## TASK GOAL:
Write each line out exactly, leaving none out.

## DATASET SECTION:
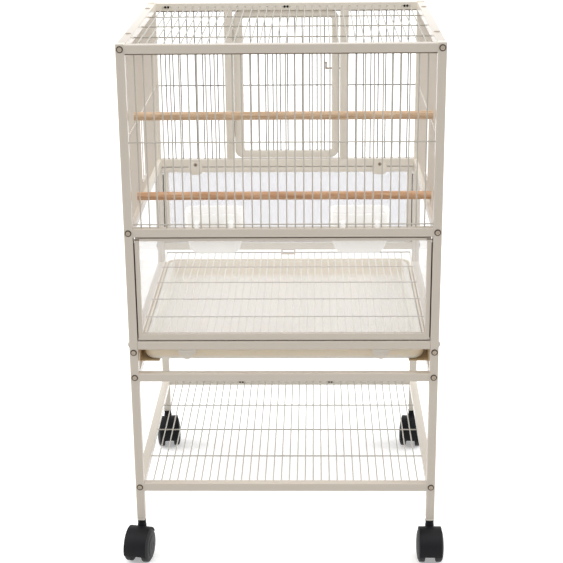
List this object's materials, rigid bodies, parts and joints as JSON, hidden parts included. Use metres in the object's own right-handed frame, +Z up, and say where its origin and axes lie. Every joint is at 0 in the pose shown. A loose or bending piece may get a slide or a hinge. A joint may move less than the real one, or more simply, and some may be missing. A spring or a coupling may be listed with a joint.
{
  "type": "bird breeding cage on a rolling stand",
  "caption": "Rolling breeding cage for small birds: wire upper part, clear-walled lower part with a hinged hatch, slide-out tray and grate, feed cups, perches and a wire shelf.",
  "frame": {"origin": "on the floor, at the middle of the rectangle of the four posts", "axes": "+Z up, +X to the right as seen from the front, -Y towards the front with the feed cups and the clear hatch"},
  "size_m": [0.6233, 0.6009, 1.0115],
  "materials": {
    "cream_tube": "satin cream powder coat",
    "cream_wire": "satin cream powder coat",
    "clear_pane": "clear glossy",
    "tray_plastic": "satin",
    "perch_wood": "sanded, unfinished",
    "cup_plastic": "milky, half clear",
    "grey_plastic": "satin",
    "dark_steel": "dull",
    "black_plastic": "satin"
  },
  "bodies": {
    "frame": {"post_front_left": "cream_tube", "post_front_right": "cream_tube", "post_rear_left": "cream_tube", "post_rear_right": "cream_tube", "rail_front_top": "cream_tube", "rail_front_mid": "cream_tube", "rail_front_bottom": "cream_tube", "rail_rear_top": "cream_tube", "rail_rear_mid": "cream_tube", "rail_rear_bottom": "cream_tube", "side_rails_top": "cream_tube", "side_rails_mid": "cream_tube", "side_rails_bottom": "cream_tube", "grille_front": "cream_wire", "grille_left": "cream_wire", "grille_right": "cream_wire", "grille_rear_left": "cream_wire", "grille_rear_right": "cream_wire", "grille_top": "cream_wire", "door_jambs": "cream_tube", "rear_pane": "clear_pane", "side_panes": "clear_pane", "tray_runners": "cream_tube", "tray_stops": "grey_plastic", "perch_upper": "perch_wood", "perch_lower": "perch_wood", "stand_post_front_left": "cream_tube", "stand_post_front_right": "cream_tube", "stand_post_rear_left": "cream_tube", "stand_post_rear_right": "cream_tube", "stand_rail_front": "cream_tube", "stand_rail_rear": "cream_tube", "stand_side_rails": "cream_tube", "shelf_rail_front": "cream_tube", "shelf_rail_rear": "cream_tube", "shelf_side_rails": "cream_tube", "shelf_grid": "cream_wire", "frame_bolts": "dark_steel", "panel_screws": "dark_steel", "post_plugs": "grey_plastic"},
    "rear_door": {"rear_door": "cream_tube"},
    "latch": {"door_latch": "cream_tube"},
    "hatch": {"hatch_frame": "cream_tube", "hatch_pane": "clear_pane"},
    "tab_left": {"turn_tab_left": "cream_tube"},
    "tab_right": {"turn_tab_right": "cream_tube"},
    "tray": {"tray": "tray_plastic"},
    "grate": {"grate": "cream_wire"},
    "feeder_door_left": {"feeder_door_left": "cream_wire"},
    "feeder_door_right": {"feeder_door_right": "cream_wire"},
    "cup_left": {"feed_cup_left": "cup_plastic"},
    "cup_right": {"feed_cup_right": "cup_plastic"},
    "caster_front_left": {"caster_front_left": "black_plastic"},
    "wheels_front_left": {"wheels_front_left": "black_plastic"},
    "caster_front_right": {"caster_front_right": "black_plastic"},
    "wheels_front_right": {"wheels_front_right": "black_plastic"},
    "caster_rear_left": {"caster_rear_left": "black_plastic"},
    "wheels_rear_left": {"wheels_rear_left": "black_plastic"},
    "caster_rear_right": {"caster_rear_right": "black_plastic"},
    "wheels_rear_right": {"wheels_rear_right": "black_plastic"}
  },
  "joints": [
    {"name": "rear_door_hinge", "type": "hinge", "parent": "frame", "child": "rear_door", "pos_m": [-0.113, 0.2743, 0.835], "axis": [0, 0, 1], "range_deg": [0, 150]},
    {"name": "latch_slide", "type": "slide", "parent": "rear_door", "child": "latch", "axis": [1, 0, 0], "range_m": [0, 0.01]},
    {"name": "hatch_hinge", "type": "hinge", "parent": "frame", "child": "hatch", "pos_m": [0, -0.263, 0.6505], "axis": [-1, 0, 0], "range_deg": [0, 95]},
    {"name": "tab_left_turn", "type": "hinge", "parent": "frame", "child": "tab_left", "pos_m": [-0.2, 0.2527, 0.663], "axis": [0, 1, 0], "continuous": true},
    {"name": "tab_right_turn", "type": "hinge", "parent": "frame", "child": "tab_right", "pos_m": [0.2, 0.2527, 0.663], "axis": [0, 1, 0], "continuous": true},
    {"name": "tray_slide", "type": "slide", "parent": "frame", "child": "tray", "axis": [0, 1, 0], "range_m": [0, 0.45]},
    {"name": "grate_slide", "type": "slide", "parent": "frame", "child": "grate", "axis": [0, 1, 0], "range_m": [0, 0.45]},
    {"name": "feeder_left_slide", "type": "slide", "parent": "frame", "child": "feeder_door_left", "axis": [0, 0, 1], "range_m": [-0.142, 0]},
    {"name": "feeder_right_slide", "type": "slide", "parent": "frame", "child": "feeder_door_right", "axis": [0, 0, 1], "range_m": [-0.142, 0]},
    {"name": "cup_left_lift", "type": "slide", "parent": "frame", "child": "cup_left", "axis": [0, 0, 1], "range_m": [0, 0.03]},
    {"name": "cup_right_lift", "type": "slide", "parent": "frame", "child": "cup_right", "axis": [0, 0, 1], "range_m": [0, 0.03]},
    {"name": "swivel_front_left", "type": "hinge", "parent": "frame", "child": "caster_front_left", "pos_m": [-0.282, -0.262, 0.079], "axis": [0, 0, 1], "continuous": true},
    {"name": "roll_front_left", "type": "hinge", "parent": "caster_front_left", "child": "wheels_front_left", "pos_m": [-0.28582, -0.28163, 0.0325], "axis": [0.9816, -0.1908, 0], "continuous": true},
    {"name": "swivel_front_right", "type": "hinge", "parent": "frame", "child": "caster_front_right", "pos_m": [0.282, -0.262, 0.079], "axis": [0, 0, 1], "continuous": true},
    {"name": "roll_front_right", "type": "hinge", "parent": "caster_front_right", "child": "wheels_front_right", "pos_m": [0.282, -0.282, 0.0325], "axis": [1, 0, 0], "continuous": true},
    {"name": "swivel_rear_left", "type": "hinge", "parent": "frame", "child": "caster_rear_left", "pos_m": [-0.282, 0.262, 0.079], "axis": [0, 0, 1], "continuous": true},
    {"name": "roll_rear_left", "type": "hinge", "parent": "caster_rear_left", "child": "wheels_rear_left", "pos_m": [-0.27887, 0.24225, 0.0325], "axis": [0.9877, 0.1564, 0], "continuous": true},
    {"name": "swivel_rear_right", "type": "hinge", "parent": "frame", "child": "caster_rear_right", "pos_m": [0.282, 0.262, 0.079], "axis": [0, 0, 1], "continuous": true},
    {"name": "roll_rear_right", "type": "hinge", "parent": "caster_rear_right", "child": "wheels_rear_right", "pos_m": [0.27922, 0.24219, 0.0325], "axis": [0.9903, -0.1392, 0], "continuous": true}
  ]
}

## WRITTEN REPLY:
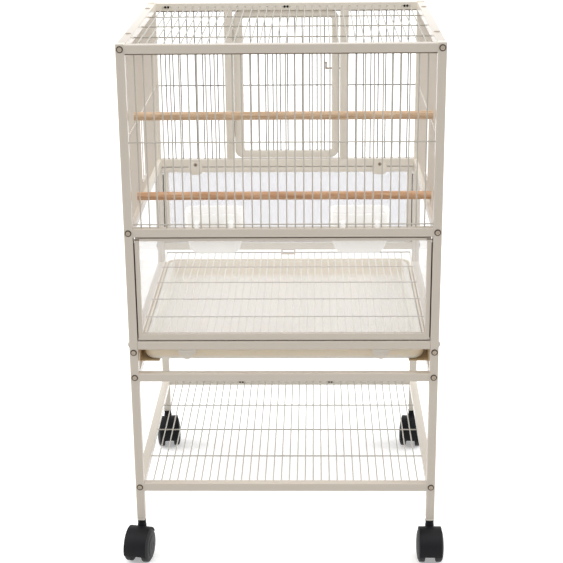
List this object's materials, rigid bodies, parts and joints as JSON, hidden parts included. Use metres in the object's own right-handed frame, +Z up, and say where its origin and axes lie. Every joint is at 0 in the pose shown. A loose or bending piece may get a slide or a hinge. A joint may move less than the real one, or more simply, and some may be missing. A spring or a coupling may be listed with a joint.
{
  "type": "bird breeding cage on a rolling stand",
  "caption": "Rolling breeding cage for small birds: wire upper part, clear-walled lower part with a hinged hatch, slide-out tray and grate, feed cups, perches and a wire shelf.",
  "frame": {"origin": "on the floor, at the middle of the rectangle of the four posts", "axes": "+Z up, +X to the right as seen from the front, -Y towards the front with the feed cups and the clear hatch"},
  "size_m": [0.6233, 0.6009, 1.0115],
  "materials": {
    "cream_tube": "satin cream powder coat",
    "cream_wire": "satin cream powder coat",
    "clear_pane": "clear glossy",
    "tray_plastic": "satin",
    "perch_wood": "sanded, unfinished",
    "cup_plastic": "milky, half clear",
    "grey_plastic": "satin",
    "dark_steel": "dull",
    "black_plastic": "satin"
  },
  "bodies": {
    "frame": {"post_front_left": "cream_tube", "post_front_right": "cream_tube", "post_rear_left": "cream_tube", "post_rear_right": "cream_tube", "rail_front_top": "cream_tube", "rail_front_mid": "cream_tube", "rail_front_bottom": "cream_tube", "rail_rear_top": "cream_tube", "rail_rear_mid": "cream_tube", "rail_rear_bottom": "cream_tube", "side_rails_top": "cream_tube", "side_rails_mid": "cream_tube", "side_rails_bottom": "cream_tube", "grille_front": "cream_wire", "grille_left": "cream_wire", "grille_right": "cream_wire", "grille_rear_left": "cream_wire", "grille_rear_right": "cream_wire", "grille_top": "cream_wire", "door_jambs": "cream_tube", "rear_pane": "clear_pane", "side_panes": "clear_pane", "tray_runners": "cream_tube", "tray_stops": "grey_plastic", "perch_upper": "perch_wood", "perch_lower": "perch_wood", "stand_post_front_left": "cream_tube", "stand_post_front_right": "cream_tube", "stand_post_rear_left": "cream_tube", "stand_post_rear_right": "cream_tube", "stand_rail_front": "cream_tube", "stand_rail_rear": "cream_tube", "stand_side_rails": "cream_tube", "shelf_rail_front": "cream_tube", "shelf_rail_rear": "cream_tube", "shelf_side_rails": "cream_tube", "shelf_grid": "cream_wire", "frame_bolts": "dark_steel", "panel_screws": "dark_steel", "post_plugs": "grey_plastic"},
    "rear_door": {"rear_door": "cream_tube"},
    "latch": {"door_latch": "cream_tube"},
    "hatch": {"hatch_frame": "cream_tube", "hatch_pane": "clear_pane"},
    "tab_left": {"turn_tab_left": "cream_tube"},
    "tab_right": {"turn_tab_right": "cream_tube"},
    "tray": {"tray": "tray_plastic"},
    "grate": {"grate": "cream_wire"},
    "feeder_door_left": {"feeder_door_left": "cream_wire"},
    "feeder_door_right": {"feeder_door_right": "cream_wire"},
    "cup_left": {"feed_cup_left": "cup_plastic"},
    "cup_right": {"feed_cup_right": "cup_plastic"},
    "caster_front_left": {"caster_front_left": "black_plastic"},
    "wheels_front_left": {"wheels_front_left": "black_plastic"},
    "caster_front_right": {"caster_front_right": "black_plastic"},
    "wheels_front_right": {"wheels_front_right": "black_plastic"},
    "caster_rear_left": {"caster_rear_left": "black_plastic"},
    "wheels_rear_left": {"wheels_rear_left": "black_plastic"},
    "caster_rear_right": {"caster_rear_right": "black_plastic"},
    "wheels_rear_right": {"wheels_rear_right": "black_plastic"}
  },
  "joints": [
    {"name": "rear_door_hinge", "type": "hinge", "parent": "frame", "child": "rear_door", "pos_m": [-0.113, 0.2743, 0.835], "axis": [0, 0, 1], "range_deg": [0, 150]},
    {"name": "latch_slide", "type": "slide", "parent": "rear_door", "child": "latch", "axis": [1, 0, 0], "range_m": [0, 0.01]},
    {"name": "hatch_hinge", "type": "hinge", "parent": "frame", "child": "hatch", "pos_m": [0, -0.263, 0.6505], "axis": [-1, 0, 0], "range_deg": [0, 95]},
    {"name": "tab_left_turn", "type": "hinge", "parent": "frame", "child": "tab_left", "pos_m": [-0.2, 0.2527, 0.663], "axis": [0, 1, 0], "continuous": true},
    {"name": "tab_right_turn", "type": "hinge", "parent": "frame", "child": "tab_right", "pos_m": [0.2, 0.2527, 0.663], "axis": [0, 1, 0], "continuous": true},
    {"name": "tray_slide", "type": "slide", "parent": "frame", "child": "tray", "axis": [0, 1, 0], "range_m": [0, 0.45]},
    {"name": "grate_slide", "type": "slide", "parent": "frame", "child": "grate", "axis": [0, 1, 0], "range_m": [0, 0.45]},
    {"name": "feeder_left_slide", "type": "slide", "parent": "frame", "child": "feeder_door_left", "axis": [0, 0, 1], "range_m": [-0.142, 0]},
    {"name": "feeder_right_slide", "type": "slide", "parent": "frame", "child": "feeder_door_right", "axis": [0, 0, 1], "range_m": [-0.142, 0]},
    {"name": "cup_left_lift", "type": "slide", "parent": "frame", "child": "cup_left", "axis": [0, 0, 1], "range_m": [0, 0.03]},
    {"name": "cup_right_lift", "type": "slide", "parent": "frame", "child": "cup_right", "axis": [0, 0, 1], "range_m": [0, 0.03]},
    {"name": "swivel_front_left", "type": "hinge", "parent": "frame", "child": "caster_front_left", "pos_m": [-0.282, -0.262, 0.079], "axis": [0, 0, 1], "continuous": true},
    {"name": "roll_front_left", "type": "hinge", "parent": "caster_front_left", "child": "wheels_front_left", "pos_m": [-0.28582, -0.28163, 0.0325], "axis": [0.9816, -0.1908, 0], "continuous": true},
    {"name": "swivel_front_right", "type": "hinge", "parent": "frame", "child": "caster_front_right", "pos_m": [0.282, -0.262, 0.079], "axis": [0, 0, 1], "continuous": true},
    {"name": "roll_front_right", "type": "hinge", "parent": "caster_front_right", "child": "wheels_front_right", "pos_m": [0.282, -0.282, 0.0325], "axis": [1, 0, 0], "continuous": true},
    {"name": "swivel_rear_left", "type": "hinge", "parent": "frame", "child": "caster_rear_left", "pos_m": [-0.282, 0.262, 0.079], "axis": [0, 0, 1], "continuous": true},
    {"name": "roll_rear_left", "type": "hinge", "parent": "caster_rear_left", "child": "wheels_rear_left", "pos_m": [-0.27887, 0.24225, 0.0325], "axis": [0.9877, 0.1564, 0], "continuous": true},
    {"name": "swivel_rear_right", "type": "hinge", "parent": "frame", "child": "caster_rear_right", "pos_m": [0.282, 0.262, 0.079], "axis": [0, 0, 1], "continuous": true},
    {"name": "roll_rear_right", "type": "hinge", "parent": "caster_rear_right", "child": "wheels_rear_right", "pos_m": [0.27922, 0.24219, 0.0325], "axis": [0.9903, -0.1392, 0], "continuous": true}
  ]
}